What are the limitations of this method compared to PhysDreamer?
Does the method need full access to a mesh of the objects, or can this be learned from data?
There are numerous typo's throughout the manuscript, even in the title of a section ('synamics') and in the acronyms ('NerualMTL').

审稿意见

评分: 5置信度: 32024-11-02

Given a 3D object and an external force, the model aims to predict the motion of the object's particle following Lagrangian mechanics. The paper used NeuralMTL to accurately learn the potential energy concentrated at each voxel of the 3d object. Then, it solves a global matrix, which predicts the motion of voxels in the next time steps.

The method tackles a challenging problem and achieves better physical consistency than the baselines.

优点

The paper tackles a challenging problem, offering a close physics supervision that is highly effective for generating realistic 4D simulations. This approach not only enhances the physical grounding of 4D generation but also broadens the potential applications of such simulations.

缺点

The paper is not well written. It lacks derivations and the significance of each of the operations used.

For example, in Equation 4, We have not discussed how we arrived at the shown equation. Equation 5: How do we derive the 2nd line from the first line? Equation 10: The paper does not discuss how it reached that equation. More details are asked in the Questions section.

The use of diffusion as a hyper-network is not well motivated. Why do we want to use a diffusion model to generate weights? Does this mean given a $(e,\nu)$ , there is a distribution of different $N_i$ physically accurate for location $q_i$ ? This requires a clear justification.
Line 054: How is this a generative model? The core problem is, given a 3d object and its material properties, simulate the object's motion given an external force. So, there is a single group truth simulation based on physical laws that we want to achieve. I do not see how ElastoGen is learning a distribution here.

问题

Line 58, NuralMLT, this abbreviation has never been defined. Please define it when it is first used.
It is hard to parse this line: “ We augment ElastoGen with a low-frequency encoder, which extracts low-frequency dynamic signals so that the local relaxation only takes care of the remaining high-frequency strains.”

--> It is will good to clarify - what does augmenting ElasgoGen mean? What is a "low frequency encoder"? What is a "low-frequency dynamic signal"?

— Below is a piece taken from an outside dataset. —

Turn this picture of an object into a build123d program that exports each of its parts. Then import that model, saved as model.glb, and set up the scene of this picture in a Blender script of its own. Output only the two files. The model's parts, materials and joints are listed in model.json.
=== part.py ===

160- “Therefore, ElastoGen does not have redundant or purposeless network components that could potentially lead to overfitting.”—Strong claims like these should be followed up with ablation studies for different parts.
The input format of the object to the model must be clearly stated - in this voxel representation, polygon mesh, etc
192 - what is a ‘positional feature’? is this just 3d position, i.e., (x,y,z)?
192-193 - are we calling the deformation gradient “strain level feature”, because that point to the same object $F_i$
I am not sure how $M_i$ in line 194 is defined. It is defined as a 0 level set of $E_i$ ; however, $E_i$ depends on $M_i$ , making this cyclic. Please clarify.
1. Should it be $E_i(q_i)$ ?
From where do we get Equation 4? never described
line 223, what is ‘neural strain’?
Please explain how applying $F_i$ , the deformation gradient, converts the material space strain to world space.
What is “SDV activation”- does it mean you perform singular value decomposition of $F_i$ ?
How do we derive the 2nd line of equation 5 from the first line? It is never explained in the paper or not in the supplementary.
The motivation for doing SVD is not well explained. Lines 246-248 try to explain something, but it is not clear.
Line 267: How do we know when NeuralMTL is not required?
Now, For equation 10, do we use subscript $q_n$ to denote time $n$ ? But in the previous section, we used the subscript $q_i$ to locate $i$ . Now, it is hard to distinguish between them. Please use superscript and subscript to denote to different physical variables like time and location. Or explain if I misunderstood this.
Line 315: “EnlastoGen$
line 322: What is ‘neural projection’?
Why aren’t other baselines such as PhysGaussian and PAC-NeRF not discussed?

撤稿通知

2024-11-14

I have read and agree with the venue's withdrawal policy on behalf of myself and my co-authors.